__THE PROBLEM__: Print every line of the listing exactly, please.
- - - - - - -
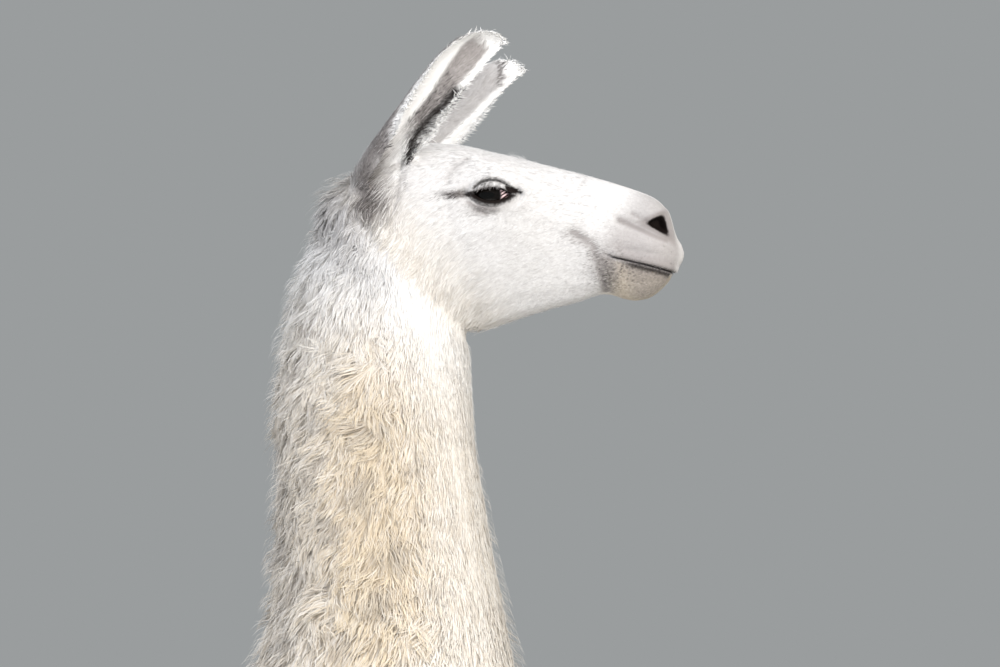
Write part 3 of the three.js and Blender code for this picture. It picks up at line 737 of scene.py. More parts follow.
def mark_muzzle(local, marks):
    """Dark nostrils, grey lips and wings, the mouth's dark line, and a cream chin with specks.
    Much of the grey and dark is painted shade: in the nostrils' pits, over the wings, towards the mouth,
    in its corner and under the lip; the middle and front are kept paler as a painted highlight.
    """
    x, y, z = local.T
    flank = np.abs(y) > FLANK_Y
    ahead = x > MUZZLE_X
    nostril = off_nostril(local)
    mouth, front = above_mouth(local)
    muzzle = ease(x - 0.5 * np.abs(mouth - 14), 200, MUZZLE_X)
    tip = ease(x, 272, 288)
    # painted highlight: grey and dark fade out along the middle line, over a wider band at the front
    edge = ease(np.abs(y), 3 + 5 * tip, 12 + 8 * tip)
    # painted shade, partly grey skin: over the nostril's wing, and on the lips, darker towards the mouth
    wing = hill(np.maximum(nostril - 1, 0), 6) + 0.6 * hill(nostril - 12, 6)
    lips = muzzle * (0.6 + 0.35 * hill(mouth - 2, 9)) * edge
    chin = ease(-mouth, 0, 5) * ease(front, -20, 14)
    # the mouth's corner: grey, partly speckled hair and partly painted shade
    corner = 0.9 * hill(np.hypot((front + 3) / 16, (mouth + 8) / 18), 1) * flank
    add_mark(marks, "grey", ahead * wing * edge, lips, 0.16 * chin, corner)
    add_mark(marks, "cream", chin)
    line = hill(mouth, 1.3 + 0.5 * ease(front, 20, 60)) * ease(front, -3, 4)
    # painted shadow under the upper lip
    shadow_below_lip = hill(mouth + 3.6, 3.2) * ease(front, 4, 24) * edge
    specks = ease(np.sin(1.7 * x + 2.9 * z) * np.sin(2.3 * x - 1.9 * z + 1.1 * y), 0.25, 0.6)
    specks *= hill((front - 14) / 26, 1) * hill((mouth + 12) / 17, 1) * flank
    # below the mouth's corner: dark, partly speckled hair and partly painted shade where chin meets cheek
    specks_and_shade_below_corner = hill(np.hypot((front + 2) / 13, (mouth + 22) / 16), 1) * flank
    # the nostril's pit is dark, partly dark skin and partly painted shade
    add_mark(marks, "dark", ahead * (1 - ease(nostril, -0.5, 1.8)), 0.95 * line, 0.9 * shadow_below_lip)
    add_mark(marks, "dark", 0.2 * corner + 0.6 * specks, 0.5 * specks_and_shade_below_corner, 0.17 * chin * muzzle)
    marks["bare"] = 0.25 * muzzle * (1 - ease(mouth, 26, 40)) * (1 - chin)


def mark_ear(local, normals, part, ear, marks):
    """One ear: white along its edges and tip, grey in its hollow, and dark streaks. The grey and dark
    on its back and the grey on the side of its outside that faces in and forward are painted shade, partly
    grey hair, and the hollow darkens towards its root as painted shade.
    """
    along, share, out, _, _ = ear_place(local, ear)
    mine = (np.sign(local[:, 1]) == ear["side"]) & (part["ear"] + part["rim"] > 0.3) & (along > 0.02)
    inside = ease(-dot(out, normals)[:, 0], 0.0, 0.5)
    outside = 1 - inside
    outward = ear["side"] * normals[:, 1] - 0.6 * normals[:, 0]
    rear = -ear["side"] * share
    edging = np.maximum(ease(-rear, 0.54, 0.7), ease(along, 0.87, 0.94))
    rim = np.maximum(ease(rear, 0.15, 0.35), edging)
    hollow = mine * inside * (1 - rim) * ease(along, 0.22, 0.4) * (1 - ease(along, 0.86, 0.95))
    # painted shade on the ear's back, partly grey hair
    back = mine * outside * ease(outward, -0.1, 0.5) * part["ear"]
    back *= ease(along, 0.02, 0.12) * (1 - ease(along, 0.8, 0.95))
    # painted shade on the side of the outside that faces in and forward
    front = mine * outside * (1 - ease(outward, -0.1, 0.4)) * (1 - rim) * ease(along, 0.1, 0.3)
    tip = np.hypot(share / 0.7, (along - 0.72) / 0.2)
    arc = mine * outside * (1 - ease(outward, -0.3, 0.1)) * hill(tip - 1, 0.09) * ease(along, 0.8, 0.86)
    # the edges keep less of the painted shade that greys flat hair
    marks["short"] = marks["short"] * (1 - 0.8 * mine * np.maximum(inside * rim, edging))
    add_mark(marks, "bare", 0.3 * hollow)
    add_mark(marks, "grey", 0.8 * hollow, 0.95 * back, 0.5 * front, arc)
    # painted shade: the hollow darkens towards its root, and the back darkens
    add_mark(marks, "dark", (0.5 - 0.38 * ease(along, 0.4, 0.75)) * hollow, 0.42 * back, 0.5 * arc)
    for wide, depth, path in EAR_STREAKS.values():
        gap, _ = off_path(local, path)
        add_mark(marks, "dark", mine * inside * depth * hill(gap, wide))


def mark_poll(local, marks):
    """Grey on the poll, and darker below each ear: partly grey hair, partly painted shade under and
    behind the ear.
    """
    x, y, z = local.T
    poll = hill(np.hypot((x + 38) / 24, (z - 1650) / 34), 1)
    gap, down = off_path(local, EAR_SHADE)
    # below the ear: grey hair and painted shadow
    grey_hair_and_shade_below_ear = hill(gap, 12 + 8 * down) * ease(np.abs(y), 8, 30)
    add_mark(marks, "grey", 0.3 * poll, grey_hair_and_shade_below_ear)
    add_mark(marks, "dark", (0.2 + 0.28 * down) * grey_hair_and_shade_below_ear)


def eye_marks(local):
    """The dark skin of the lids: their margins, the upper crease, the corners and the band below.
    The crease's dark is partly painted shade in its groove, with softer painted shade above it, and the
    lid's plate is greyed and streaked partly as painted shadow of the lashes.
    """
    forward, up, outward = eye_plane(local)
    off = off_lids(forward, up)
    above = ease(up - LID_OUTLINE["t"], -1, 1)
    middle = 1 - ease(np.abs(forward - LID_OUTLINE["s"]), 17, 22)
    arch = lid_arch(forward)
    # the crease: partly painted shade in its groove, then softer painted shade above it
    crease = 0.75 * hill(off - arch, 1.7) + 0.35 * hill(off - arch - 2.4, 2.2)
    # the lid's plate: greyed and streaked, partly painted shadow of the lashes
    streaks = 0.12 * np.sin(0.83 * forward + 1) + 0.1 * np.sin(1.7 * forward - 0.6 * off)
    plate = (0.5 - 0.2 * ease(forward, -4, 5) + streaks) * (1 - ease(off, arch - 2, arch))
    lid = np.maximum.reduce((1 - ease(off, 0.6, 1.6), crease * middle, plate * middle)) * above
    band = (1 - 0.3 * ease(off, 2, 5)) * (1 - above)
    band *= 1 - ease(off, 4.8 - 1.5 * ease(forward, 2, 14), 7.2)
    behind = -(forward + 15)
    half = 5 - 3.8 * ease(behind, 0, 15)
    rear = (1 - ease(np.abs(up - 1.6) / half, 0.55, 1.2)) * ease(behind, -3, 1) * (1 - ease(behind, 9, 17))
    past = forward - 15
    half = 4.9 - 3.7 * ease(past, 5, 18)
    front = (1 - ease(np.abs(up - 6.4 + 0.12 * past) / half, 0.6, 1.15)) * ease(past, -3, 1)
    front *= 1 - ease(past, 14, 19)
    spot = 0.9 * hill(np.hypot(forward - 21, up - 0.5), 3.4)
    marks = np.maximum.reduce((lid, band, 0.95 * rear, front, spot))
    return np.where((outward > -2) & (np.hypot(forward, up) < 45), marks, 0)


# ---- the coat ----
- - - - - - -
__TASK ANSWER__:
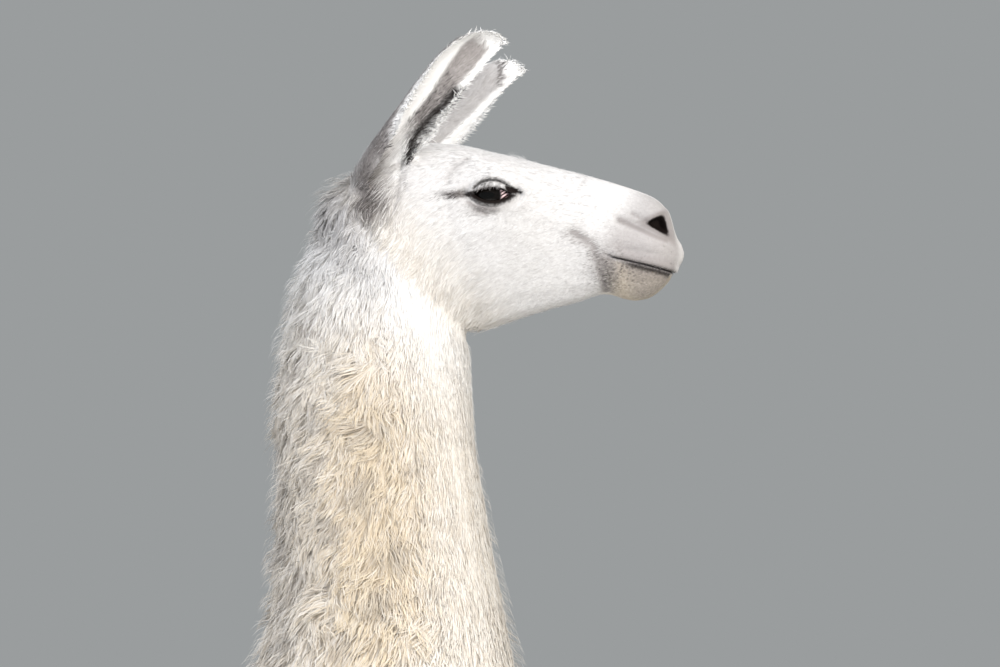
Write part 3 of the three.js and Blender code for this picture. It picks up at line 737 of scene.py. More parts follow.
def mark_muzzle(local, marks):
    """Dark nostrils, grey lips and wings, the mouth's dark line, and a cream chin with specks.
    Much of the grey and dark is painted shade: in the nostrils' pits, over the wings, towards the mouth,
    in its corner and under the lip; the middle and front are kept paler as a painted highlight.
    """
    x, y, z = local.T
    flank = np.abs(y) > FLANK_Y
    ahead = x > MUZZLE_X
    nostril = off_nostril(local)
    mouth, front = above_mouth(local)
    muzzle = ease(x - 0.5 * np.abs(mouth - 14), 200, MUZZLE_X)
    tip = ease(x, 272, 288)
    # painted highlight: grey and dark fade out along the middle line, over a wider band at the front
    edge = ease(np.abs(y), 3 + 5 * tip, 12 + 8 * tip)
    # painted shade, partly grey skin: over the nostril's wing, and on the lips, darker towards the mouth
    wing = hill(np.maximum(nostril - 1, 0), 6) + 0.6 * hill(nostril - 12, 6)
    lips = muzzle * (0.6 + 0.35 * hill(mouth - 2, 9)) * edge
    chin = ease(-mouth, 0, 5) * ease(front, -20, 14)
    # the mouth's corner: grey, partly speckled hair and partly painted shade
    corner = 0.9 * hill(np.hypot((front + 3) / 16, (mouth + 8) / 18), 1) * flank
    add_mark(marks, "grey", ahead * wing * edge, lips, 0.16 * chin, corner)
    add_mark(marks, "cream", chin)
    line = hill(mouth, 1.3 + 0.5 * ease(front, 20, 60)) * ease(front, -3, 4)
    # painted shadow under the upper lip
    shadow_below_lip = hill(mouth + 3.6, 3.2) * ease(front, 4, 24) * edge
    specks = ease(np.sin(1.7 * x + 2.9 * z) * np.sin(2.3 * x - 1.9 * z + 1.1 * y), 0.25, 0.6)
    specks *= hill((front - 14) / 26, 1) * hill((mouth + 12) / 17, 1) * flank
    # below the mouth's corner: dark, partly speckled hair and partly painted shade where chin meets cheek
    specks_and_shade_below_corner = hill(np.hypot((front + 2) / 13, (mouth + 22) / 16), 1) * flank
    # the nostril's pit is dark, partly dark skin and partly painted shade
    add_mark(marks, "dark", ahead * (1 - ease(nostril, -0.5, 1.8)), 0.95 * line, 0.9 * shadow_below_lip)
    add_mark(marks, "dark", 0.2 * corner + 0.6 * specks, 0.5 * specks_and_shade_below_corner, 0.17 * chin * muzzle)
    marks["bare"] = 0.25 * muzzle * (1 - ease(mouth, 26, 40)) * (1 - chin)


def mark_ear(local, normals, part, ear, marks):
    """One ear: white along its edges and tip, grey in its hollow, and dark streaks. The grey and dark
    on its back and the grey on the side of its outside that faces in and forward are painted shade, partly
    grey hair, and the hollow darkens towards its root as painted shade.
    """
    along, share, out, _, _ = ear_place(local, ear)
    mine = (np.sign(local[:, 1]) == ear["side"]) & (part["ear"] + part["rim"] > 0.3) & (along > 0.02)
    inside = ease(-dot(out, normals)[:, 0], 0.0, 0.5)
    outside = 1 - inside
    outward = ear["side"] * normals[:, 1] - 0.6 * normals[:, 0]
    rear = -ear["side"] * share
    edging = np.maximum(ease(-rear, 0.54, 0.7), ease(along, 0.87, 0.94))
    rim = np.maximum(ease(rear, 0.15, 0.35), edging)
    hollow = mine * inside * (1 - rim) * ease(along, 0.22, 0.4) * (1 - ease(along, 0.86, 0.95))
    # painted shade on the ear's back, partly grey hair
    back = mine * outside * ease(outward, -0.1, 0.5) * part["ear"]
    back *= ease(along, 0.02, 0.12) * (1 - ease(along, 0.8, 0.95))
    # painted shade on the side of the outside that faces in and forward
    front = mine * outside * (1 - ease(outward, -0.1, 0.4)) * (1 - rim) * ease(along, 0.1, 0.3)
    tip = np.hypot(share / 0.7, (along - 0.72) / 0.2)
    arc = mine * outside * (1 - ease(outward, -0.3, 0.1)) * hill(tip - 1, 0.09) * ease(along, 0.8, 0.86)
    # the edges keep less of the painted shade that greys flat hair
    marks["short"] = marks["short"] * (1 - 0.8 * mine * np.maximum(inside * rim, edging))
    add_mark(marks, "bare", 0.3 * hollow)
    add_mark(marks, "grey", 0.8 * hollow, 0.95 * back, 0.5 * front, arc)
    # painted shade: the hollow darkens towards its root, and the back darkens
    add_mark(marks, "dark", (0.5 - 0.38 * ease(along, 0.4, 0.75)) * hollow, 0.42 * back, 0.5 * arc)
    for wide, depth, path in EAR_STREAKS.values():
        gap, _ = off_path(local, path)
        add_mark(marks, "dark", mine * inside * depth * hill(gap, wide))


def mark_poll(local, marks):
    """Grey on the poll, and darker below each ear: partly grey hair, partly painted shade under and
    behind the ear.
    """
    x, y, z = local.T
    poll = hill(np.hypot((x + 38) / 24, (z - 1650) / 34), 1)
    gap, down = off_path(local, EAR_SHADE)
    # below the ear: grey hair and painted shadow
    grey_hair_and_shade_below_ear = hill(gap, 12 + 8 * down) * ease(np.abs(y), 8, 30)
    add_mark(marks, "grey", 0.3 * poll, grey_hair_and_shade_below_ear)
    add_mark(marks, "dark", (0.2 + 0.28 * down) * grey_hair_and_shade_below_ear)


def eye_marks(local):
    """The dark skin of the lids: their margins, the upper crease, the corners and the band below.
    The crease's dark is partly painted shade in its groove, with softer painted shade above it, and the
    lid's plate is greyed and streaked partly as painted shadow of the lashes.
    """
    forward, up, outward = eye_plane(local)
    off = off_lids(forward, up)
    above = ease(up - LID_OUTLINE["t"], -1, 1)
    middle = 1 - ease(np.abs(forward - LID_OUTLINE["s"]), 17, 22)
    arch = lid_arch(forward)
    # the crease: partly painted shade in its groove, then softer painted shade above it
    crease = 0.75 * hill(off - arch, 1.7) + 0.35 * hill(off - arch - 2.4, 2.2)
    # the lid's plate: greyed and streaked, partly painted shadow of the lashes
    streaks = 0.12 * np.sin(0.83 * forward + 1) + 0.1 * np.sin(1.7 * forward - 0.6 * off)
    plate = (0.5 - 0.2 * ease(forward, -4, 5) + streaks) * (1 - ease(off, arch - 2, arch))
    lid = np.maximum.reduce((1 - ease(off, 0.6, 1.6), crease * middle, plate * middle)) * above
    band = (1 - 0.3 * ease(off, 2, 5)) * (1 - above)
    band *= 1 - ease(off, 4.8 - 1.5 * ease(forward, 2, 14), 7.2)
    behind = -(forward + 15)
    half = 5 - 3.8 * ease(behind, 0, 15)
    rear = (1 - ease(np.abs(up - 1.6) / half, 0.55, 1.2)) * ease(behind, -3, 1) * (1 - ease(behind, 9, 17))
    past = forward - 15
    half = 4.9 - 3.7 * ease(past, 5, 18)
    front = (1 - ease(np.abs(up - 6.4 + 0.12 * past) / half, 0.6, 1.15)) * ease(past, -3, 1)
    front *= 1 - ease(past, 14, 19)
    spot = 0.9 * hill(np.hypot(forward - 21, up - 0.5), 3.4)
    marks = np.maximum.reduce((lid, band, 0.95 * rear, front, spot))
    return np.where((outward > -2) & (np.hypot(forward, up) < 45), marks, 0)


# ---- the coat ----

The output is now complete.